Groom was paid $350,000 for the movie rights to the book, but disputed accounting by Paramount Pictures related to profits from the film. He contended the company used Hollywood accounting methods to deflate profitability numbers; as a result, Groom received no share of the profits, although he held a three percent net profit share. He eventually settled with Paramount in 1995 in an agreement that included a seven-figure sum for the film rights to Gump and Co., plus a percentage of the gross profits. As of 2025 the film has not been made, and no release date has been announced; the film is said to be in "development hell".

In November 2011, Groom published Kearny's March: The Epic Creation of the American West, 1846–1847, which describes how Brigadier General Stephen W. Kearny's quest for westward adventure coincided with the expansionist desires of U.S. President James K. Polk. The book opens in mid-summer 1846, in the period of the Texas Annexation, the Mexican–American War, and brewing issues related to the American Civil War fifteen years in the future. Groom weaves into Kearny's March mountain man and guide Kit Carson, Brigham Young and his Mormon followers, and members of the Donner Party.

In 2016, Groom published El Paso, his first novel in nearly 20 years.

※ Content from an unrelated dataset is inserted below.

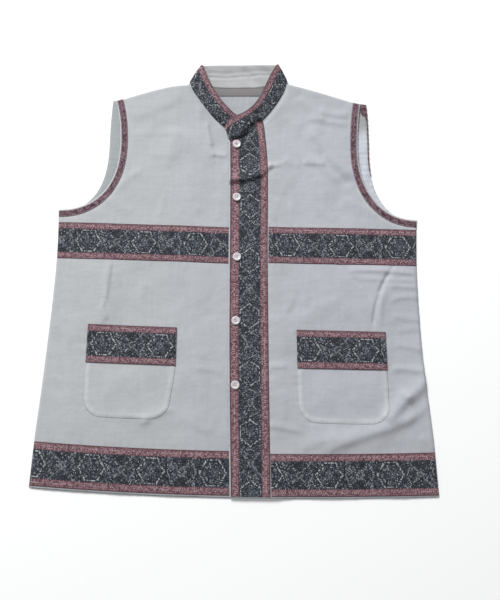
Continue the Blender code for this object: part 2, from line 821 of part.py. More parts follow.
def build_buttons(plastic):
    """Each button lies flat, a gap above the highest point of the tape under it."""
    data = button_mesh()
    data.materials.clear()
    data.materials.append(plastic)
    tape_top = on_front(1, (TAPE,))
    for k, (y, from_edge) in enumerate(BUTTON_PLACES):
        x = placket_edge(y, 1) + from_edge
        under = []
        for reach in (0.0, BUTTON_RADIUS / 2, BUTTON_RADIUS - BUTTON_FOOT):
            for turn in range(BUTTON_SIDES):
                angle = 2.0 * math.pi * turn / BUTTON_SIDES
                spot = (x + reach * math.cos(angle), y + reach * math.sin(angle))
                under.append(lattice_height(tape_top, *spot))
        button = new_object("button_%d" % (k + 1), data)
        button.location = Vector((x, y, max(under))) * MM


def main():
    remove_everything()
    cotton = make_material("cotton", COTTON)
    weave = make_material("tape", TAPE_WEAVE)
    trim = make_material("trim", TRIM_WEAVE)
    plastic = make_material("button", BUTTON_PLASTIC)
    build_back(cotton)
    for side in (-1, 1):
        build_front(side, cotton)
        build_chest_band(side, weave)
        build_hem_band(side, weave)
        build_pocket(side, cotton)
        build_pocket_band(side, weave)
        build_armhole_trim(side, trim)
    build_placket_tape(weave)
    build_neck_tape(trim)
    build_collar(cotton)
    build_collar_tape(weave)
    build_buttons(plastic)


main()
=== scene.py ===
"""Looks of a sleeveless short coat with a band collar, buttoned and laid flat on its back.

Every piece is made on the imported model: outlines and the loft of the fronts are read from its
solids. Sizes are in millimetres and become metres where a mesh is made. +X is to the right as the
garment is seen from above, +Y is towards the collar and +Z is up.
"""
import math
from functools import partialmethod

import bpy
import numpy as np
from mathutils import Matrix, Vector
from mathutils.bvhtree import BVHTree
from mathutils.geometry import delaunay_2d_cdt
from mathutils.kdtree import KDTree


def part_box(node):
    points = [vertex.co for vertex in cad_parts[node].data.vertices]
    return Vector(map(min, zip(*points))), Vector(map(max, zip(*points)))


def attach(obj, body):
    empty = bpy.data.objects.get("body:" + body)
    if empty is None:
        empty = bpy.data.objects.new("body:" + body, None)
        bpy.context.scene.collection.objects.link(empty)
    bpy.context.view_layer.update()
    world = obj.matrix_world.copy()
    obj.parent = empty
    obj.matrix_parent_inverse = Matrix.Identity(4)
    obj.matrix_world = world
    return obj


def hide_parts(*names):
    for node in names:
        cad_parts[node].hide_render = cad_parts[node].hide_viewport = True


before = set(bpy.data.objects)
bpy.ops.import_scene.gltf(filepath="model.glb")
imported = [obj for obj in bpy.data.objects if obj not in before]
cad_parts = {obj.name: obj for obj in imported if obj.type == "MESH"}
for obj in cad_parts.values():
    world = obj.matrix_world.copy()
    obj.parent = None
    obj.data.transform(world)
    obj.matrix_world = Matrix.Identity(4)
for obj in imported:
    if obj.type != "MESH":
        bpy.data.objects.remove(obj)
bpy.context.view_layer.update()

MM = 0.001
SIDES = {-1: "left", 1: "right"}
QUARTERS = ((1, 1), (-1, 1), (-1, -1), (1, -1))

# Underside and top of each layer as it is seen, over the underside of the front that carries it
CLOTH_LAYER = (0.0, 1.15)
TAPE_LAYER = (1.25, 1.85)
POCKET_LAYER = (1.2, 1.85)
POCKET_BAND_LAYER = (2.6, 3.15)

# The same over the table, and over the top of the back
NECK_TAPE_LAYER = (1.35, 2.15)
TURNED_TRIM_LAYER = (0.1, 0.75)

# Thickness of the solids' cloth, and the least room between two layers
CLOTH = 1.2
LAYER_GAP = 0.2
OVERLAP_MARGIN = 4.0  # past the edge of the left front
TOUCH = 0.1

# Mesh cells, and how far in the rounded edge of a layer starts
PANEL_CELL = 2.4
BACK_CELL = 4.0
PLACKET_CELL = 1.7
BAND_CELL = 2.6
TRIM_CELL = 2.0
TURNED_CELL = 1.2
OUTLINE_CELL = 3.0
POCKET_OUTLINE_CELL = 2.5
TRIM_OUTLINE_CELL = 2.0
EDGE_ROUND = 0.7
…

At the time of his death in 2020, Groom was waiting for publication of The Patriots, his biography of American leaders John Adams, Alexander Hamilton, and Thomas Jefferson.

==Personal life==
Groom was married three times, and was divorced twice. He had one daughter, and three stepchildren. He died from a suspected heart attack at his home in Fairhope on September 17, 2020, at age 77.

== Works ==

=== Novels ===
- "Better Times than These" (1978)
- "As Summers Die" (1980).
- With Duncan Spencer. "Conversations with the Enemy : The Story of P.F.C. Robert Garwood" (1983)
- "Only" (1984)
- Forrest Gump (1986); Knopf Doubleday Publishing Group, reprint 2012, ISBN 9780307947406
- Gone the Sun (1988); 1996, ISBN 9780671535162
- Gump and Co. (1995) ISBN 0671521705
- Such a Pretty, Pretty Girl (1998) ISBN 0375501614
- El Paso (2016) ISBN 978-1631492242

=== Nonfiction ===

- Conversations with the Enemy: the story of P.F.C. Robert Garwood (1982, with Duncan Spencer) ISBN 0399127151
- Shrouds of Glory: From Atlanta to Nashville: The Last Great Campaign of the Civil War (1995) ISBN 0871135914
- The Crimson Tide: An Illustrated History of Football at the University of Alabama (2002)
- A Storm in Flanders: The Triumph and Tragedy on the Western Front (2002) ISBN 0871138425
- 1942: The Year that Tried Men's Souls (2004) ISBN 0871138891
- Patriotic Fire: Andrew Jackson and Jean Laffite at the Battle of New Orleans (2006) ISBN 1400044367
- "Vicksburg, 1863" (2010)
- The Crimson Tide: The Official Illustrated History of Alabama Football, National Championship Edition (2010)
- Kearny's March: The Epic Creation of the American West, 1846-1847 (2011) ISBN 0307270963
- Ronald Reagan: Our 40th President (2012)
- "Shiloh, 1862" (2012) (2012),
- The Aviators: Eddie Rickenbacker, Jimmy Doolittle, Charles Lindbergh, and the Epic Age of Flight (2013) ISBN 1426211562
- The Generals: Patton, MacArthur, Marshall, and the Winning of World War II (2015) ISBN 1426215495
- The Allies: Roosevelt, Churchill, Stalin, and the Unlikely Alliance That Won World War II (2018)
- The Patriots: Alexander Hamilton, Thomas Jefferson, John Adams, and the Making of America (2020), published posthumously.